Davon erhoffe sich die Bundestrainerin mehr Wucht. Gerade gegen aggressiv auftretende Kolumbianerinnen wird es wichtig sein, dagegenhalten zu können – und den Ball seltener leichtfertig herzuschenken.

Hoffnungsträgerinnen kehren bald zurück

Gerade Hegering, die bei der Europameisterschaft vor einem Jahr noch ein Schlüssel für den Einzug ins Finale war, könnte dem Team einen wichtigen Impuls geben. Immer wieder versuchte Hendrich, die Seite mit langen Diagonalbällen zu verlagern. Doch von ihren sieben langen Bällen kamen nur zwei an.

Hinten etwas wackelig, vorne nicht immer mit der letzten Konsequenz – es gibt also durchaus Kritikpunkte, die es in den kommenden Tagen aufzuarbeiten gilt. Und doch haben die Spielerinnen wieder vieles von dem zeigen können, was sie bei der Europameisterschaft im vergangenen Jahr ins Finale trug.

Der Teamgeist, der unbändige Wille in der Arbeit gegen den Ball, das gut organisierte Pressing, die Tempoläufe der jungen Generation rund um Jule Brand und Klara Bühl – das DFB-Team hat nach der schwierigen Vorbereitung abermals gezeigt, dass es auf den Punkt da sein kann.

Popp als Schlüsselspielerin im deutschen Team

Insbesondere mit einer Popp, die sich in der Vorbereitung noch um ihre Präzision sorgte. Im Training habe sie eine kleine Torflaute gehabt, erzählte auch Voss-Tecklenburg. Nun ist aber Schluss damit und einen besseren Zeitpunkt hätte die Angreiferin kaum wählen können.

Noch bevor irgendwelche Zweifel an der Leistungsfähigkeit des Teams aufkommen konnten, war sie per Kopf zur Stelle. Bevor Marokko den Weg in dieses Spiel finden konnte, erhöhte sie auf 2:0. "Man weiß nicht so richtig, wo man steht", erklärte Popp die schwierige Lage des Teams vor dem WM-Auftakt: "Wir sind voll bei uns geblieben, wir haben unser Spiel durchgedrückt."
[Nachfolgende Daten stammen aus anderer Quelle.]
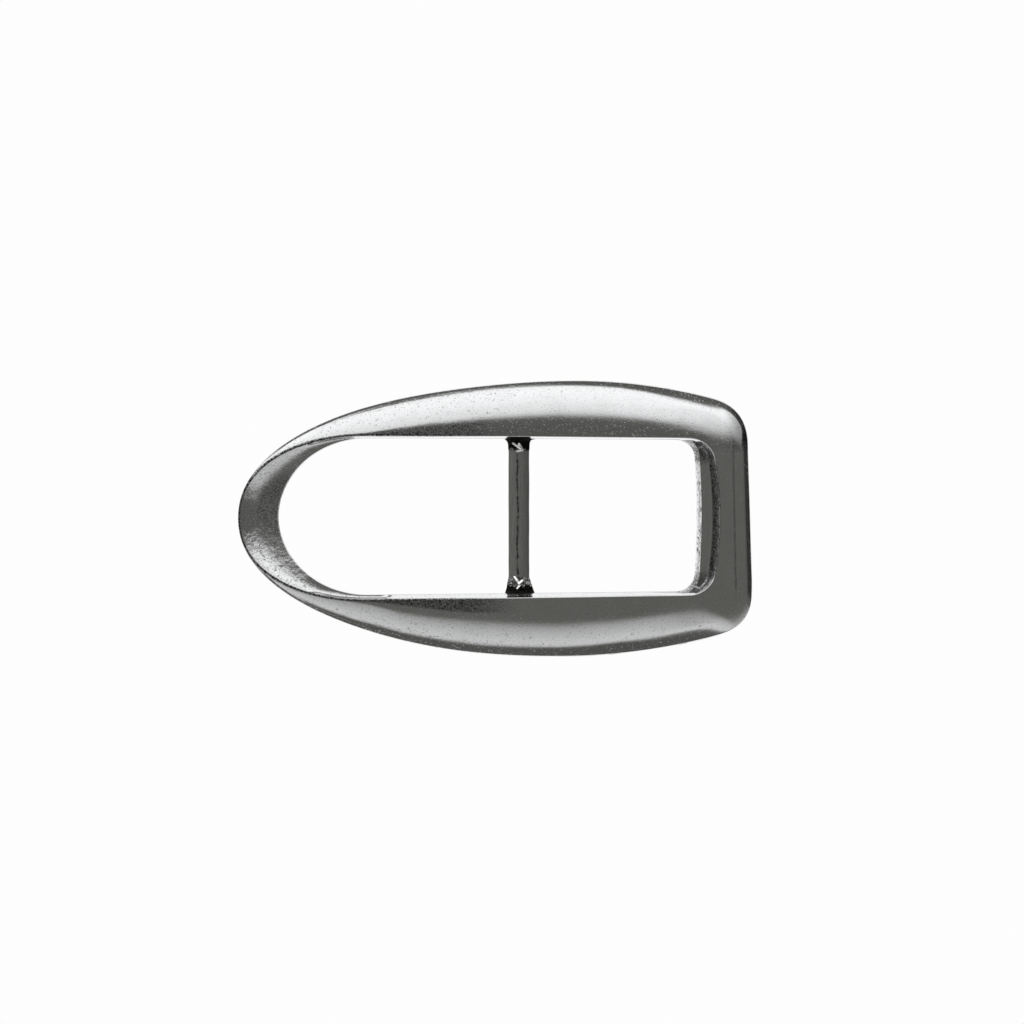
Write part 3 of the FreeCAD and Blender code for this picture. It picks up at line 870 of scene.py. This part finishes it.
class Nodes:
    """A material's node tree, with short calls for the nodes used here."""

    def __init__(self, name):
        self.material = bpy.data.materials.new(name)
        self.material.use_nodes = True
        self.tree = self.material.node_tree
        self.tree.nodes.clear()
        self.output = self.tree.nodes.new("ShaderNodeOutputMaterial")
        self.place = self.tree.nodes.new("ShaderNodeTexCoord").outputs["Object"]

    def add(self, kind, inputs=None, **settings):
        node = self.tree.nodes.new(kind)
        for key, value in settings.items():
            setattr(node, key, value)
        for key, value in (inputs or {}).items():
            self.set(node.inputs[key], value)
        return node

    def set(self, socket, value):
        if isinstance(value, bpy.types.NodeSocket):
            self.tree.links.new(value, socket)
        else:
            socket.default_value = value

    def math(self, operation, a, b=0.0, c=0.0, clamp=False):
        node = self.add("ShaderNodeMath", {0: a, 1: b, 2: c}, operation=operation, use_clamp=clamp)
        return node.outputs[0]

    def times(self, a, b, clamp=False):
        return self.math("MULTIPLY", a, b, clamp=clamp)

    def most(self, a, b, clamp=False):
        return self.math("MAXIMUM", a, b, clamp=clamp)

    def line(self, a, factor, plus):
        return self.math("MULTIPLY_ADD", a, factor, plus)

    def ramp(self, value, low, high, out_low=0.0, out_high=1.0):
        node = self.add("ShaderNodeMapRange", {
            "Value": value, "From Min": low, "From Max": high, "To Min": out_low, "To Max": out_high},
            interpolation_type="SMOOTHSTEP")
        return node.outputs["Result"]

    def noise(self, size_mm, detail=3.0, roughness=0.5, stretch=(1, 1, 1)):
        mapping = self.add("ShaderNodeMapping", {
            "Vector": self.place, "Scale": [1 / (size_mm * MM * s) for s in stretch]})
        node = self.add("ShaderNodeTexNoise", {
            "Vector": mapping.outputs[0], "Scale": 1.0, "Detail": detail, "Roughness": roughness})
        return node.outputs["Fac"]

    def mix(self, factor, a, b):
        node = self.add("ShaderNodeMix", {"Factor": factor, 6: a, 7: b}, data_type="RGBA")
        return node.outputs[2]

    def attribute(self, name):
        return self.add("ShaderNodeAttribute", attribute_name=name).outputs["Fac"]

    def finish(self, color, roughness, height, bump_mm):
        bump = self.add("ShaderNodeBump", {
            "Height": height, "Strength": 1.0, "Distance": bump_mm * MM})
        shader = self.add("ShaderNodeBsdfPrincipled", {
            "Base Color": color, "Metallic": 1.0, "Roughness": roughness,
            "Normal": bump.outputs[0]})
        self.tree.links.new(shader.outputs[0], self.output.inputs[0])
        return self.material


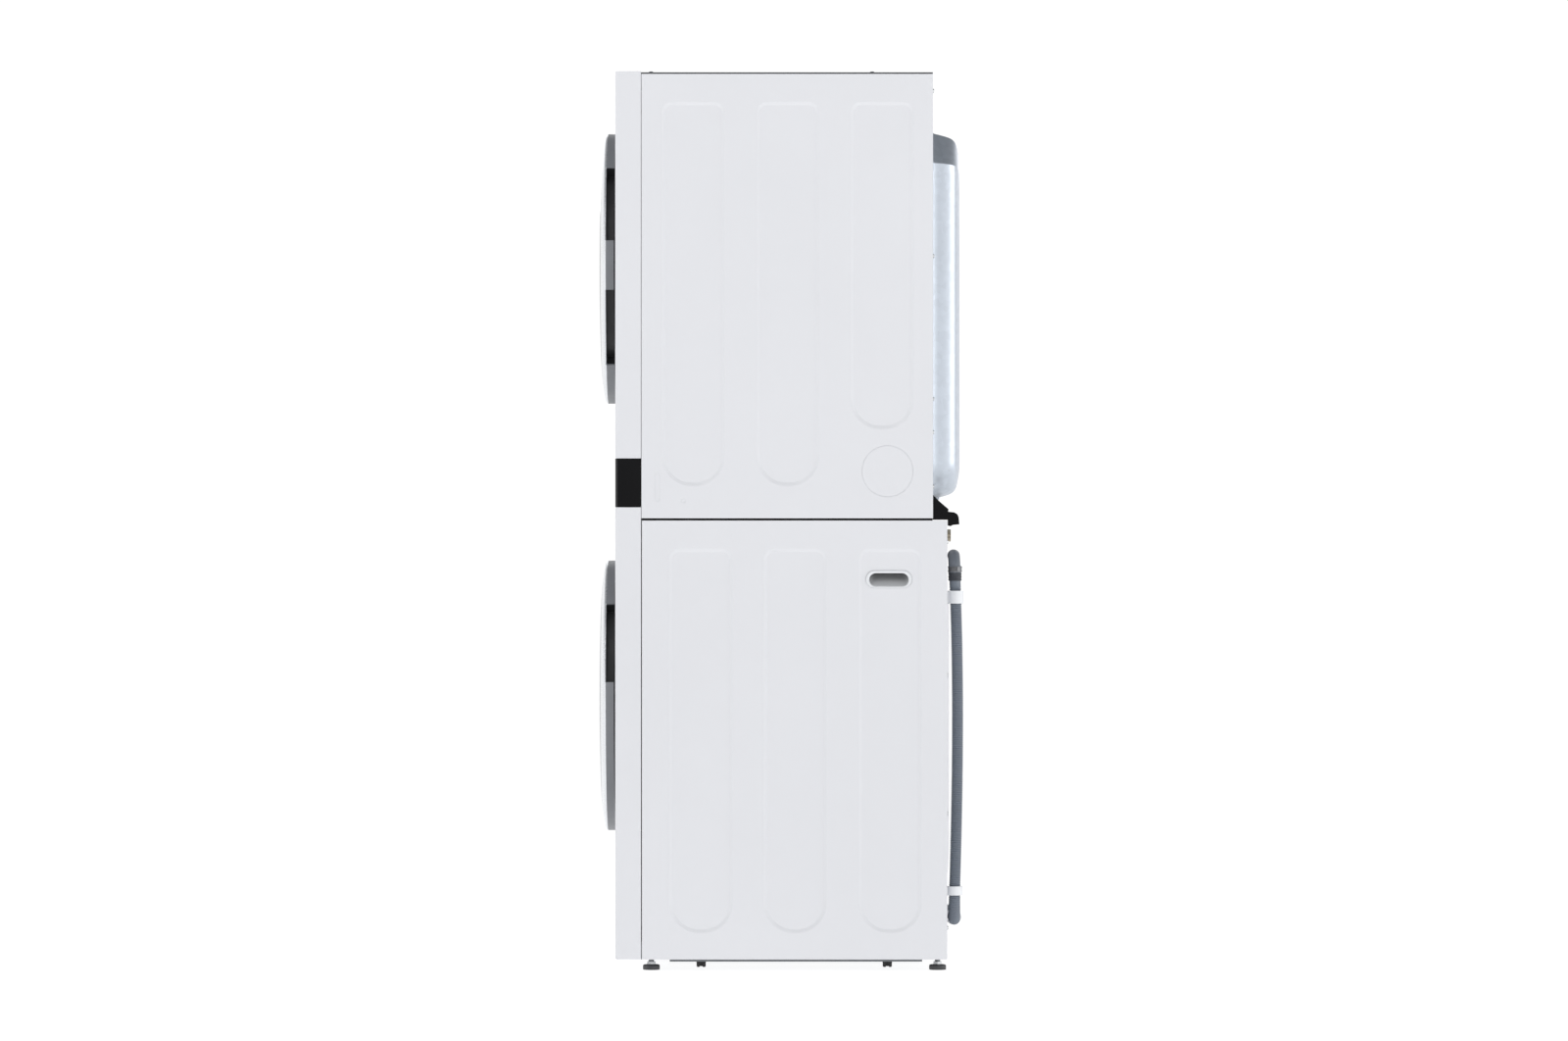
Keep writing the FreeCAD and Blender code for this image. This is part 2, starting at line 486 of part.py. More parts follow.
dc, dr = [], []
for sx in (-1, 1):
    for y in (-100.0, 110.0):
        x = sx * 190.0
        c = cyl_z(x, y, 15.0, 26.0, 236.0).cut(cyl_z(x, y, 12.5, 34.0, 228.0)).cut(cyl_z(x, y, 6.0 + RUN_CLR, 200.0, 240.0))
        dc.append(c)
        dr.append(fuse([cyl_z(x, y, 6.0, 110.0, 317.98), cyl_z(x, y, 12.4, 110.0, 150.0)]))
save("damper_cylinders", dc)
save("damper_rods", dr)

springs = []
for sx in (-1, 1):
    helix = Part.makeHelix(16.0, 168.0, 11.0)
    helix.translate(V(sx * 300.0, -20.0, 708.0))
    prof = Part.Wire([Part.Circle(V(sx * 300.0 + 11.0, -20.0, 708.0), V(0, 1, 0), 2.0).toShape()])
    coil = Part.Wire(helix.Edges).makePipeShell([prof], True, True)
    springs.append(coil)
save("suspension_springs", springs)

# ---------------------------------------------------------------- washer back, valves, drain hose
back = box(-341.5, 341.5, Y_WREAR - T, Y_WREAR, Z_CAB + 36, Z_WTOP - T - 0.1)
def lift_panel(x0, x1, z0, z1, y0, y1, inset, r):
    def wire(y, g):
        w = rr_wire(0, x0 + g, x1 - g, z0 + g, z1 - g, r - g * 0.4, r - g * 0.4)
        # the helper draws in the YZ plane: turn it into the XZ plane at this depth
        w.rotate(V(0, 0, 0), V(0, 0, 1), -90)
        w.translate(V(0, y, 0))
        return w
    return Part.makeLoft([wire(y0, 0.0), wire(y1, inset)], True, True)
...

Darauf lässt sich aufbauen. Darauf muss das Team aber auch aufbauen, um die gegen Marokko zum Teil sichtbaren Schwächen abstellen zu können. "Wir müssen nicht übertreiben", beantwortete Lina Magull die Frage danach, ob man ein Zeichen in Richtung Konkurrenz gesetzt habe: "Ich glaube, für uns als Team ist es wichtig, für uns selbst ein Zeichen zu setzen."

Deutschland schaut nur auf sich selbst. Eine Demut und Bescheidenheit, die vor einem Jahr dazu beitrug, eigene Leistungen selbstkritisch einzuordnen und zu analysieren. Doch für den Moment überwiegt beim DFB die Erleichterung. Alexandra Popp hat das Team mit ihren beiden Toren in das Turnier geschubst – und nach anfänglicher Skepsis ist die Hoffnung zurück, dass es für Deutschland weit gehen könnte.